Trois signaux négatifs s’accumulent contre le dollar, soit le croisement des moyennes mobiles, l’incapacité de sortir par le haut de son couloir de tendance (en rouge), pour ensuite casser sa ligne de soutien.

Source : EFG

Résistances et soutiens

Une résistance est le niveau qu’une valeur ne parvient pas à dépasser pendant une période relativement longue. Le franchissement de cette résistance constitue un signal haussier. À l’inverse, on définit un soutien comme la limite au-dessous de laquelle une valeur ne descend pas pendant une certaine durée. La traversée de ce cours donne un signal baissier. Pour conforter ces signaux, il faudrait qu’ils soient accompagnés d’un volume de transactions élevé.

C’est pourquoi on indique toujours cette information sur le marché des actions. «Mais pour le marché des changes, indique notre interlocuteur, on ne dispose tout simplement pas de ces données.» On doit donc s’en passer.

Si l’on combine une résistance et un soutien, on peut dessiner ce qu’on appelle un couloir horizontal. Par extension, on qualifie de couloir ascendant la zone délimitée par deux droites parallèles – dites respectivement droite de résistance et droite de soutien – orientées à la hausse. De même, on définit le couloir descendant comme la zone comprise entre deux droites orientées à la baisse. L’existence d’un couloir de tendance est d’autant plus intéressante, explique notre spécialiste, qu’elle donne une indication supplémentaire. «La largeur du couloir permet d’estimer l’ampleur du mouvement en cas de franchissement du soutien ou de la résistance.»

Interpréter ces signaux

En examinant le graphique, on constate que deux couloirs de tendance ont été construits. Le premier est ascendant (rouge), de juillet 2023 jusqu’à la fin de la période sous revue. Le second, qui lui est intégré depuis octobre 2023 (vert), s’avère quant à lui descendant. Pour avoir du sens, «la ligne de résistance ou de soutien doit être basée sur au moins trois points», précise notre spécialiste, comme on le voit dans les deux couloirs de tendance. Ces figures permettent d’apprécier les changements de tempo ou de direction de cours de la valeur étudiée. C’est ce que montre le premier couloir de tendance, à l’intérieur duquel «le cours du dollar teste à deux reprises la résistance en septembre 2023 sans parvenir à la franchir, pour finalement casser la ligne de soutien en novembre, donnant un signal d’accélération à la baisse».

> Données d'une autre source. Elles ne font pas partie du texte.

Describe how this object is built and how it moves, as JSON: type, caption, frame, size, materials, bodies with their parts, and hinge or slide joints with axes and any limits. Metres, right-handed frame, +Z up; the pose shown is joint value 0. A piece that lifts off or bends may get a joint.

Ces deux signaux négatifs viennent ainsi confirmer le croisement de la moyenne mobile longue par la courte en janvier. «Mais c’est une configuration plutôt rare, poursuit notre interlocuteur, qui est celle d’un monde idéal, où trois signaux viennent se conforter mutuellement. Généralement, on a des indications contradictoires. Par ailleurs, on doit confronter ces résultats avec les conclusions issues de l’analyse fondamentale. Or, elles vont souvent dans un sens opposé.»

Analyses indépendantes

Pour illustrer le type de contradictions qui peut émerger entre analyse technique et fondamentale, Alim Remtulla se base sur le second couloir de tendance (barres vertes), qui démarre début octobre 2023. Mais il s’agit cette fois d’un couloir descendant, qui teste à deux reprises sa droite de résistance au début du mois de novembre, pour finalement casser sa ligne de soutien à fin décembre. Ce qui constitue un signal très négatif, même si l’on enregistre un rebond jusqu’à l’ancienne ligne de soutien, devenue ainsi une ligne de résistance.

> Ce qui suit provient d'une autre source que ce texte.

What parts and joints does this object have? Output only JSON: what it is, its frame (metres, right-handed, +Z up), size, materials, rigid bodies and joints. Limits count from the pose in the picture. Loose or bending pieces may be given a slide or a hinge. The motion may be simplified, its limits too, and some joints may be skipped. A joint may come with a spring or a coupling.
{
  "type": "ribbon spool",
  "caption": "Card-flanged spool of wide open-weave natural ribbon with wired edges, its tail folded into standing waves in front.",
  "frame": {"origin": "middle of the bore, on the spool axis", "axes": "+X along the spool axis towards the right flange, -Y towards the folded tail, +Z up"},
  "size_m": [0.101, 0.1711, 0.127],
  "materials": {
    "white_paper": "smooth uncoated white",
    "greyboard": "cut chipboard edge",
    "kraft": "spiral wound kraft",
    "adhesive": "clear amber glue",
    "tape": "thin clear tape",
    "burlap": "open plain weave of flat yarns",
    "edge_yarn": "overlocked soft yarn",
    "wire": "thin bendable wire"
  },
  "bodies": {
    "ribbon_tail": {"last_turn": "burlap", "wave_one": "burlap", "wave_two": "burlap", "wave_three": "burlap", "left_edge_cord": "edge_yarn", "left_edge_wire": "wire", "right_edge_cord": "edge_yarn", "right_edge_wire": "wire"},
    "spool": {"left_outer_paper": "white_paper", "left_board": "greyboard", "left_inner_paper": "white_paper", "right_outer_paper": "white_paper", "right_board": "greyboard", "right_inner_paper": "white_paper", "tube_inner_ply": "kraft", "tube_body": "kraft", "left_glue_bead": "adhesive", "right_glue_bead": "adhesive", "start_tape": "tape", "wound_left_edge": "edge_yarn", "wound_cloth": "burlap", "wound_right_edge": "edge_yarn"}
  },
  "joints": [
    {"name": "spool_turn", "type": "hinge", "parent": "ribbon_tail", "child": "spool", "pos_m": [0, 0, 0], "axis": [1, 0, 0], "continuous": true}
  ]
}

«Cependant, avertit notre interlocuteur, ce signal est contredit par l’analyse fondamentale, car le dollar paraît sous-évalué en termes macroéconomiques: cette trop forte baisse serait due à la guerre de Gaza, dont les effets devraient se dissiper rapidement.»

D’une manière plus générale, il faut prendre garde au piège du biais de confirmation, dans lequel on peut facilement tomber avec l’analyse technique: «On risque de n’y trouver que ce que l’on y cherche. C’est pourquoi l’analyse technique et l’analyse fondamentale sont assurées par des experts différents, qui travaillent de manière indépendante, afin qu’elles ne s’influencent pas mutuellement. Ce n’est que lorsqu’elles ont été établies que nous les comparons pour déterminer notre politique.»